I also own a piece of furniture which came from Nanny Christine's family: the bottom half of a Hoosier kitchen. It has an enamel top which is the best surface for working dough short of a marble counter-top, I suspect. For many years, my cousins used it for storing clothes or toys and then my mother managed to get it from one of her sisters-in-law. I honestly don't remember where she had it in the house, and I'm not entirely sure how I managed to wrangle it away from her around 30 years ago, but I am awfully glad I did. It is my favorite prep space because it is about 6" lower than the kitchen cabinets' surface and I can get much better leverage when kneading bread or rolling pie crust. I sometimes wish I had the upper cabinet for storage, but if it was a choice between them, I'm glad I've got the lower half.

Homemade Pasta

2 Cups Semolina
3 Large Eggs
Pinch of Salt

Mix the semolina and salt in a mound on a clean work surface. Make a well in the middle and break the eggs into it. Using a fork or your fingers, work the semolina into the eggs until there is a mass of dough. Knead the dough until smooth, sprinkling the surface with flour as necessary. (Depending on the size of the eggs or the humidity in the air, the dough might be very stiff until kneaded. It is also possible to make the dough in a food processor.) Let the dough rest, covered with a bowl or plastic wrap to keep it from drying out, for about 20 minutes before proceeding.

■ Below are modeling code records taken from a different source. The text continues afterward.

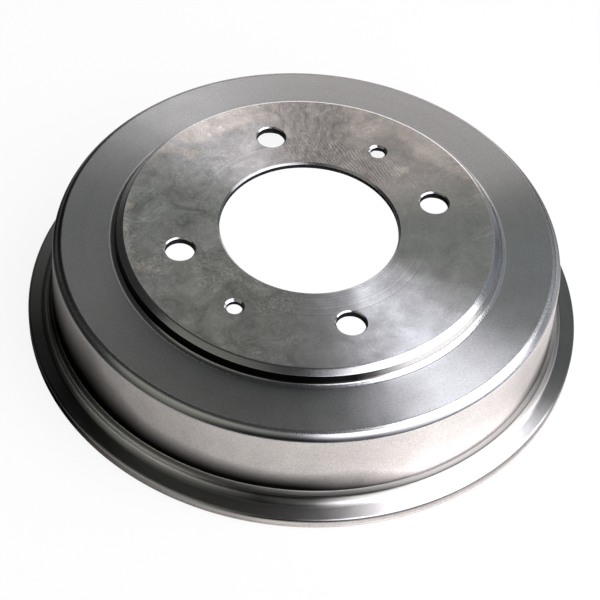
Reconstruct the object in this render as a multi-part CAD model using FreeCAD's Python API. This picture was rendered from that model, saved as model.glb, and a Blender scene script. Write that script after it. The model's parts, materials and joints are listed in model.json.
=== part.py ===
import FreeCAD, Part
import math
import os

# Driving sizes in millimetres, with +Z along the axle and the open mouth down on Z = 0
overall_height = 50.0
braking_diameter = 203.2
bolt_circle_diameter = 114.3

# Hub bore
bore_diameter = 77.0
bore_chamfer = 0.8
bore_lead_in = 2.4

# Raised wheel seat round the bore
seat_face_diameter = 159.2
boss_chamfer_width = 2.5
boss_chamfer_drop = 2.0
boss_step = 6.3
boss_foot_fillet = 2.2
hub_web_thickness = 5.6

# Recess for the hub's flange behind the wheel seat
boss_wall_thickness = 8.1
hub_recess_slope_width = 2.0
hub_recess_fillet = 1.5

# Turned shoulder outside the wheel seat
shoulder_web_thickness = 6.8
shoulder_chamfer_width = 2.9
shoulder_chamfer_drop = 3.3
shoulder_rounding = 1.2

# Cast outer wall, with draft so that it leaves the mould
wall_thickness = 7.9
wall_draft = 1.4
wall_foot_fillet = 1.0

# Stiffening ring at the mouth: a narrow ledge, then the flange
ledge_step = 5.4
ledge_width = 2.1
ledge_rounding = 0.4
flange_thickness = 5.2
flange_width = 8.6
flange_foot_fillet = 2.2
flange_chamfer = 0.9
flange_lower_edge = 0.5

# Inside of the drum
mouth_lead_in = 1.6
braking_corner_fillet = 3.0

# Holes in the web, all on the bolt circle
stud_hole_count = 4
stud_hole_diameter = 12.6
stud_hole_chamfer = 0.45
stud_hole_back_chamfer = 1.0
jack_hole_count = 2
jack_hole_diameter = 6.8
jack_hole_chamfer = 0.9
jack_hole_turn = 40.0

# Clearance by which each cutting tool stands out of the face it cuts
cut_overlap = 1.0

# Heights of the faces
face_z = overall_height
shoulder_z = face_z - boss_step
hub_seat_z = face_z - hub_web_thickness
inner_web_z = shoulder_z - shoulder_web_thickness
flange_z = flange_thickness
ledge_z = flange_z + ledge_step

# Radii, from the bore out
bore_radius = bore_diameter / 2
bolt_circle_radius = bolt_circle_diameter / 2
seat_face_radius = seat_face_diameter / 2
boss_radius = seat_face_radius + boss_chamfer_width
hub_recess_radius = boss_radius - boss_wall_thickness
braking_radius = braking_diameter / 2
wall_top_radius = braking_radius + wall_thickness
shoulder_radius = wall_top_radius - shoulder_chamfer_width
wall_foot_radius = wall_top_radius + wall_draft
ledge_radius = wall_foot_radius + ledge_width
flange_radius = ledge_radius + flange_width


def outside_corners():
    """Corners of the half section from the bore's top edge out and down to the mouth, as (r, z, rounding)."""
    return [
        (bore_radius, face_z - bore_chamfer, 0),
        (bore_radius + bore_chamfer, face_z, 0),
        (seat_face_radius, face_z, 0),
        (boss_radius, face_z - boss_chamfer_drop, 0),
        (boss_radius, shoulder_z, boss_foot_fillet),
        (shoulder_radius, shoulder_z, 0),
        (wall_top_radius, shoulder_z - shoulder_chamfer_drop, shoulder_rounding),
        (wall_foot_radius, ledge_z, wall_foot_fillet),
        (ledge_radius, ledge_z, ledge_rounding),
        (ledge_radius, flange_z, flange_foot_fillet),
        (flange_radius - flange_chamfer, flange_z, 0),
        (flange_radius, flange_z - flange_chamfer, 0),
        (flange_radius, flange_lower_edge, 0),
        (flange_radius - flange_lower_edge, 0, 0),
    ]


def inside_corners():
    """Corners of the half section from the mouth up the braking surface and back to the bore."""
    return [
        (braking_radius + mouth_lead_in, 0, 0),
        (braking_radius, mouth_lead_in, 0),
        (braking_radius, inner_web_z, braking_corner_fillet),
        (hub_recess_radius + hub_recess_slope_width, inner_web_z, hub_recess_fillet),
        (hub_recess_radius, hub_seat_z, hub_recess_fillet),
        (bore_radius + bore_lead_in, hub_seat_z, 0),
        (bore_radius, hub_seat_z + bore_lead_in, 0),
    ]


def section_point(r, z):
    return FreeCAD.Vector(r, 0, z)


def corner_round(before, here, after, rounding):
    """Start point, end point and tangent arc that round the corner at here."""
    to_before = (before - here).normalize()
    to_after = (after - here).normalize()
    half_angle = to_before.getAngle(to_after) / 2
    setback = rounding / math.tan(half_angle)
    bisector = (to_before + to_after).normalize()
    centre = here + bisector * (rounding / math.sin(half_angle))
    start = here + to_before * setback
    end = here + to_after * setback
    middle = centre - bisector * rounding
    return start, end, Part.Arc(start, middle, end).toShape()


def rounded_section(corners):
    """A closed face in the XZ plane whose corners carry true tangent arcs where they are rounded."""
    points = [section_point(r, z) for r, z, rounding in corners]
    starts = []
    ends = []
    arcs = []
    for i, (r, z, rounding) in enumerate(corners):
        start = points[i]
        end = points[i]
        arc = None
        if rounding > 0:
            after = points[(i + 1) % len(points)]
            start, end, arc = corner_round(points[i - 1], points[i], after, rounding)
        starts.append(start)
        ends.append(end)
        arcs.append(arc)
    edges = []
    for i, arc in enumerate(arcs):
        if arc is not None:
            edges.append(arc)
        edges.append(Part.makeLine(ends[i], starts[(i + 1) % len(starts)]))
    return Part.Face(Part.Wire(edges))


def turned_casting():
    """The whole drum without its web holes, turned about the axle."""
    section = rounded_section(outside_corners() + inside_corners())
    axis_start = FreeCAD.Vector(0, 0, 0)
    axis_direction = FreeCAD.Vector(0, 0, 1)
    return section.revolve(axis_start, axis_direction, 360)


def countersunk_tool(diameter, top_chamfer, back_chamfer):
    """A drill through the web on the axle, with a 45 degree countersink at both of its faces."""
    radius = diameter / 2
    below = FreeCAD.Vector(0, 0, hub_seat_z - cut_overlap)
    drill = Part.makeCylinder(radius, hub_web_thickness + 2 * cut_overlap, below)
    top_start = FreeCAD.Vector(0, 0, face_z - top_chamfer)
    top_height = top_chamfer + cut_overlap
    top = Part.makeCone(radius, radius + top_height, top_height, top_start)
    back_height = back_chamfer + cut_overlap
    back = Part.makeCone(radius + back_height, radius, back_height, below)
    return drill.fuse(top).fuse(back)


def on_bolt_circle(tool, count, first_angle):
    """Copies of a cutting tool spread evenly over the bolt circle from the first angle."""
    copies = []
    for i in range(count):
        placed = tool.copy()
        placed.translate(FreeCAD.Vector(bolt_circle_radius, 0, 0))
        angle = first_angle + i * 360 / count
        placed.rotate(FreeCAD.Vector(0, 0, 0), FreeCAD.Vector(0, 0, 1), angle)
        copies.append(placed)
    return copies


def stud_holes():
    tool = countersunk_tool(stud_hole_diameter, stud_hole_chamfer, stud_hole_back_chamfer)
    return on_bolt_circle(tool, stud_hole_count, 0)


def jack_holes():
    """Threaded holes for pushing the drum off its hub, drawn at the thread's core."""
    tool = countersunk_tool(jack_hole_diameter, jack_hole_chamfer, jack_hole_chamfer)
    return on_bolt_circle(tool, jack_hole_count, jack_hole_turn)


def brake_drum():
    drum = turned_casting()
    for tool in stud_holes() + jack_holes():
        drum = drum.cut(tool)
    return drum


os.makedirs("parts", exist_ok=True)
brake_drum().exportStep("parts/brake_drum.step")
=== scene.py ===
import json
import math

import bpy
from bpy.props import FloatProperty, FloatVectorProperty, IntProperty, PointerProperty
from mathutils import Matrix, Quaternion, Vector


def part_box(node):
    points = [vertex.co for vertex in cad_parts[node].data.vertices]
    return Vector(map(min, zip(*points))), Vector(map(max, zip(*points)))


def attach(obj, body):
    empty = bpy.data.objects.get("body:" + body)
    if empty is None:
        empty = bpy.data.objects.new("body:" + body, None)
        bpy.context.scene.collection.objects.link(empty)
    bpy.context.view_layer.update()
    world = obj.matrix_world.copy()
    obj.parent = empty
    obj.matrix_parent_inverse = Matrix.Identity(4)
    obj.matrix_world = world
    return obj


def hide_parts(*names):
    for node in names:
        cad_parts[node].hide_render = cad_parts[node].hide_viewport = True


bl_info = {
    "name": "Brake Drum",
    "version": (1, 0, 0),
    "blender": (4, 5, 0),
    "location": "3D View > Sidebar > Brake Drum",
    "description": "Models a turned brake drum, gives each of its faces a finish and sets up its studio",
    "category": "Add Mesh",
}

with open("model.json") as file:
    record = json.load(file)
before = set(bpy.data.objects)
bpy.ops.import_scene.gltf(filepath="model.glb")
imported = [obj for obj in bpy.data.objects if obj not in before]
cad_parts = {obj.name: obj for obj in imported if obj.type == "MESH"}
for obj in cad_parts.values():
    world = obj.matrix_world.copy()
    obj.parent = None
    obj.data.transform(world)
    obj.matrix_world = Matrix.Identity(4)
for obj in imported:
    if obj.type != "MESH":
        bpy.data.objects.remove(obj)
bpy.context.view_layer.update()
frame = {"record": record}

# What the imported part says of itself, in metres
NODE = "brake_drum"
BOX_LOW, BOX_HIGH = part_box(NODE)
MOUNTS = {mount["name"]: mount for mount in frame["record"]["mounts"]}
BORE_RADIUS = MOUNTS["hub_bore"]["dims"]["r_mm"] / 1000
BRAKING_RADIUS = MOUNTS["braking_surface"]["dims"]["r_mm"] / 1000
PITCH_RADIUS = MOUNTS["wheel_studs"]["dims"]["pcd_mm"] / 2000
STUD_HOLE_RADIUS = MOUNTS["wheel_studs"]["dims"]["hole_r_mm"] / 1000
STUD_HOLES = MOUNTS["wheel_studs"]["dims"]["count"]
HUB_SEAT_Z = MOUNTS["hub_seat"]["pos_m"][2]
JACK_HOLE_RADIUS = MOUNTS["jack_hole_a"]["dims"]["r_mm"] / 1000
JACK_HOLE_PLACE = MOUNTS["jack_hole_a"]["pos_m"]
JACK_HOLE_TURN = math.atan2(JACK_HOLE_PLACE[1], JACK_HOLE_PLACE[0])

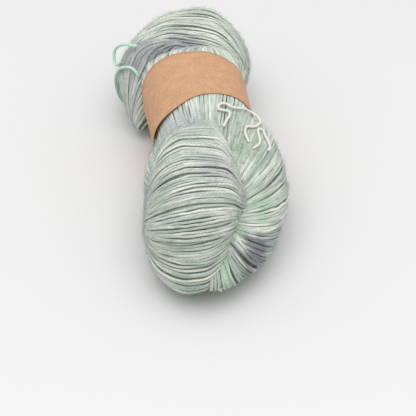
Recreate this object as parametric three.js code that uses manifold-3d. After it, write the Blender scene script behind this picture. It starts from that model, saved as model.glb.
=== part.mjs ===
// A skein of yarn: one hank, twisted and folded into itself, with a paper band round its waist
// and two short ties. Millimetres, +Z up. The skein lies along Y with its near end at -Y, and the
// origin is on the table under the middle of it.
//
// The hank is one solid of lobes grown together: the core, which runs the whole length and narrows
// at the waist, at each end a lobe that folds over the core from one side to the other, and a side
// lobe that bulges to the left just past the band. The furrows between the lobes are the main
// twists of the skein.

import * as THREE from 'three';
import { mergeVertices } from 'three/addons/utils/BufferGeometryUtils.js';
import Module from 'manifold-3d';

const wasm = await Module();
wasm.setup();

// ---- Driving sizes -------------------------------------------------------------------------

const BAND_GAP = 0.7;          // between the yarn and the paper
const BAND_THICKNESS = 1.0;
const BAND_STEPS_ROUND = 56;
const BAND_STEPS_ACROSS = 6;
const BAND_LIFT = 2.0;         // how far the paper's near left corner stands off the yarn
const FLAT_SPOT = 0.5;         // how much yarn is pressed flat where the skein lies on the table
const THREAD_DIAMETER = 1.6;   // white cotton tie
const TIE_DIAMETER = 2.0;      // mint wool tie
const STRAND_SIDES = 8;

// ---- Lobes ---------------------------------------------------------------------------------
// A row is a section across the lobe's own axis: where it is, how far it reaches to its low and
// high side, and its bottom and top.

const CORE = {
  name: 'core', axis: 'y', from: -133, to: 132, blunt: 4.2, square: 2.3, steps: 52, sides: 36,
  sections: [
    { at: -133, low: -32, high: 14, bottom: 0.0, top: 43 },
    { at: -108, low: -38, high: 32, bottom: 0.0, top: 48 },
    { at: -80, low: -42, high: 42, bottom: 0.0, top: 53 },
    { at: -52, low: -44.5, high: 47, bottom: 0.0, top: 57 },
    { at: -29, low: -40, high: 47.5, bottom: 0.6, top: 61 },
    { at: -18, low: -34.5, high: 43, bottom: 1.8, top: 64.2 },
    { at: -9, low: -29.5, high: 34, bottom: 2.6, top: 66.5 },
    { at: 57, low: -31, high: 36.5, bottom: 2.6, top: 66.5 },
    { at: 66, low: -36, high: 42, bottom: 0.0, top: 63 },
    { at: 76, low: -40, high: 44, bottom: 0.0, top: 58 },
    { at: 94, low: -40, high: 42, bottom: 0.0, top: 52 },
    { at: 112, low: -36, high: 38, bottom: 0.0, top: 46 },
    { at: 132, low: -28, high: 30, bottom: 2.0, top: 40 },
  ],
};

const NEAR_LOBE = {
  name: 'near lobe', axis: 'x', from: -47.5, to: 36, blunt: 5.5, square: 2.8, steps: 34, sides: 40,
  sections: [
    { at: -47.5, low: -125, high: -50, bottom: 2, top: 58 },
    { at: -28, low: -132, high: -20, bottom: 0, top: 67 },
    { at: -18, low: -133, high: -12, bottom: 2, top: 70 },
    { at: -8, low: -126, high: -10, bottom: 6, top: 70 },
    { at: 2, low: -111, high: -9, bottom: 16, top: 69 },
    { at: 6, low: -103, high: -13, bottom: 20, top: 66 },
    { at: 10, low: -96, high: -20, bottom: 18, top: 60 },
    { at: 14, low: -92, high: -28, bottom: 14, top: 52 },
    { at: 22, low: -90, high: -40, bottom: 8, top: 43 },
    { at: 36, low: -90, high: -60, bottom: 8, top: 36 },
  ],
};

const FAR_LOBE = {
  name: 'far lobe', axis: 'x', from: -38, to: 47.5, blunt: 3.1, square: 2.2, steps: 26, sides: 36,
  sections: [
    { at: -38, low: 80, high: 124, bottom: 4, top: 54 },
    { at: -3, low: 68, high: 130, bottom: 0, top: 65 },
    { at: 22, low: 60, high: 133, bottom: 0, top: 67 },
    { at: 47.5, low: 57, high: 130, bottom: 0, top: 60 },
  ],
};

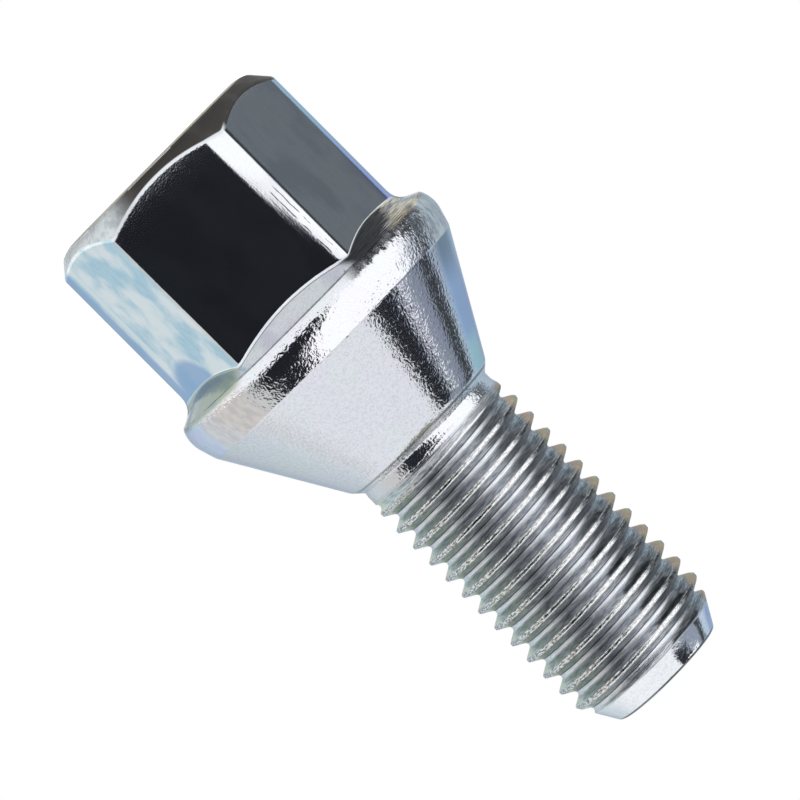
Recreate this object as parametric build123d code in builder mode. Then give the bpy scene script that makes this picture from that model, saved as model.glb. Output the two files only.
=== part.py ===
import os
from math import ceil, cos, radians, tan

from build123d import *

# A lug bolt, forged in one piece. It stands on the end of its head with its axis along Z.
# From the floor up it has a hexagon for the wheel key, a flange, the cone that centres the
# wheel, a plain neck, and a rolled right-hand thread that ends in a chamfered point.
# Sizes are in millimetres and degrees, and heights count from the end of the head.

# Hexagon
across_flats = 17.0
corner_round = 1.5
end_flat_radius = 7.62
end_chamfer_angle = 38.6

# Flange
flange_height = 12.1
flange_slope = 30.0
rim_radius = 11.19
rim_bulge = 0.44
rim_length = 3.1
rim_lower_bevel = 0.75
rim_upper_bevel = 1.3

# Conical seat
seat_angle = 60.0
seat_end_radius = 6.25
seat_end_angle = 48.0

# Neck, which keeps the size of the blank
neck_radius = 5.54
neck_length = 0.4

# Rolled thread: the dies press its groove into the blank and raise its crest above it
pitch = 1.5
thread_radius = 5.9
thread_angle = 60.0
crest_share = 0.125
depth_share = 0.573
crest_rise_length = 2.0
first_groove_height = 0.53
first_groove_turn = -120.0
shank_length = 22.35

# Point
point_radius = 4.3
point_angle = 60.0

# Head: a hexagon whose end is turned to a cone, so that every flat ends in an arc
flat_distance = across_flats / 2
hexagon_radius = flat_distance / cos(radians(30))
chamfer_height = (hexagon_radius - end_flat_radius) * tan(radians(end_chamfer_angle))
edge_radius = rim_radius - rim_bulge
rim_start = flange_height + (edge_radius - flat_distance) * tan(radians(flange_slope))
rim_end = rim_start + rim_length
with BuildPart() as lug_bolt:
    with BuildSketch() as hexagon:
        RegularPolygon(hexagon_radius, 6)
        fillet(hexagon.vertices(), corner_round)
    extrude(amount=rim_start)
    with BuildSketch(Plane.XZ):
        with BuildLine():
            Polyline(
                (0, 0),
                (end_flat_radius, 0),
                (hexagon_radius, chamfer_height),
                (hexagon_radius, rim_start),
                (0, rim_start),
                close=True,
            )
        make_face()
    revolve(axis=Axis.Z, mode=Mode.INTERSECT)

    # Flange and seat: a slope, a rim bevelled on both sides, and the cone down to the neck
    seat_end = rim_end + (edge_radius - seat_end_radius) / tan(radians(seat_angle / 2))
    neck_start = seat_end + (seat_end_radius - neck_radius) / tan(radians(seat_end_angle))
    neck_end = neck_start + neck_length
    crest_start = neck_end + crest_rise_length
    bolt_length = neck_start + shank_length
    point_slope = tan(radians(point_angle / 2))
    crest_end = bolt_length - (thread_radius - point_radius) / point_slope
    slope_apex = flange_height - flat_distance * tan(radians(flange_slope))
    with BuildSketch(Plane.XZ):
        with BuildLine():
            Polyline(
                (0, slope_apex),
                (edge_radius, rim_start),
                (rim_radius, rim_start + rim_lower_bevel),
                (rim_radius, rim_end - rim_upper_bevel),
                (edge_radius, rim_end),
                (seat_end_radius, seat_end),
                (neck_radius, neck_start),
                (neck_radius, neck_end),
                (thread_radius, crest_start),
                (thread_radius, crest_end),
                (point_radius, bolt_length),
                (0, bolt_length),
                close=True,
            )
        make_face()
    revolve(axis=Axis.Z)

# Thread groove, cut a turn at a time. Its section reaches a little outside the crest.
thread_depth = depth_share * pitch
blank_depth = thread_radius - neck_radius
flank_slope = tan(radians(thread_angle / 2))
groove_half_width = pitch * (1 - crest_share) / 2
groove_clearance = pitch / 20
groove_mouth = groove_half_width + groove_clearance * flank_slope
first_height = neck_start + first_groove_height
groove_turns = ceil((bolt_length - first_height) / pitch) + 1


def groove_section(height, depth):
    """Section of the groove through the axis, at a height and with a depth under the crest."""
    bottom = groove_half_width - depth * flank_slope
    with BuildSketch(Plane.XZ) as section:
        with BuildLine():
            Polyline(
                (thread_radius + groove_clearance, height - groove_mouth),
                (thread_radius - depth, height - bottom),
                (thread_radius - depth, height + bottom),
                (thread_radius + groove_clearance, height + groove_mouth),
                close=True,
            )
        make_face()
    return section.sketch


for turn in range(groove_turns):
    height = first_height + turn * pitch
    with BuildPart() as groove:
        with BuildLine() as climb:
            Helix(pitch, pitch, thread_radius, center=(0, 0, height))
        if turn:
            sweep(groove_section(height, thread_depth), path=climb.line, is_frenet=True)
        else:
            # The first turn runs out: it starts on the neck's surface and ends at full depth
            run_out = [groove_section(height, blank_depth), groove_section(height + pitch, thread_depth)]
            sweep(run_out, path=climb.line, multisection=True, is_frenet=True)
    with lug_bolt:
        add(groove.part, rotation=(0, 0, first_groove_turn), mode=Mode.SUBTRACT)

lug_bolt.part.label = "lug_bolt"

os.makedirs("parts", exist_ok=True)
export_step(lug_bolt.part, "parts/lug_bolt.step")
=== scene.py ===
from math import cos, pi, radians, sin, tan

import bmesh
import bpy
import numpy as np
from mathutils import Matrix, Vector


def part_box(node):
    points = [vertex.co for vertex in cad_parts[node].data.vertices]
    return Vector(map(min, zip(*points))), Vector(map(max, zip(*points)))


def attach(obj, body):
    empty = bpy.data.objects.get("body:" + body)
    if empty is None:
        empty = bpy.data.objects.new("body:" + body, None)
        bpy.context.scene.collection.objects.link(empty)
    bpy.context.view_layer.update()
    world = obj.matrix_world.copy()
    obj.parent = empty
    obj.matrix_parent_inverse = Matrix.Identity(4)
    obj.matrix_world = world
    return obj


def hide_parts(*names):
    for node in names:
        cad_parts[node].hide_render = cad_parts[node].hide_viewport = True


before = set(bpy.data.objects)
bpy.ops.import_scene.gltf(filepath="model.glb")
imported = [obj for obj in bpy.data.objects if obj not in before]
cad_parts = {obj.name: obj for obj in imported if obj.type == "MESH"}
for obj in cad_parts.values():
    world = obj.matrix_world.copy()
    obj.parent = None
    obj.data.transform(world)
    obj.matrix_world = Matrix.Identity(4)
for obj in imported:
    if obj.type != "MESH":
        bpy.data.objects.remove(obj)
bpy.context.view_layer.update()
mm = 0.001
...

To make noodles, break off a piece of dough, knead it a little more, flatten it, and use a rolling pin or pasta machine to roll it out to desired thickness (it will take several, successively narrower, passes through the machine.) Let it rest while repeating with the rest of the dough. Then, use the cutting device on the machine to cut to desired width. Or, roll up the dough unto a cylinder and use a sharp knife to slice the pasta into the desired width. Allow the cut dough to air-dry until ready to cook. Cook in a large pot of boiling salted water until al dente, which can only be determined by tasting. Serve with your choice of sauce.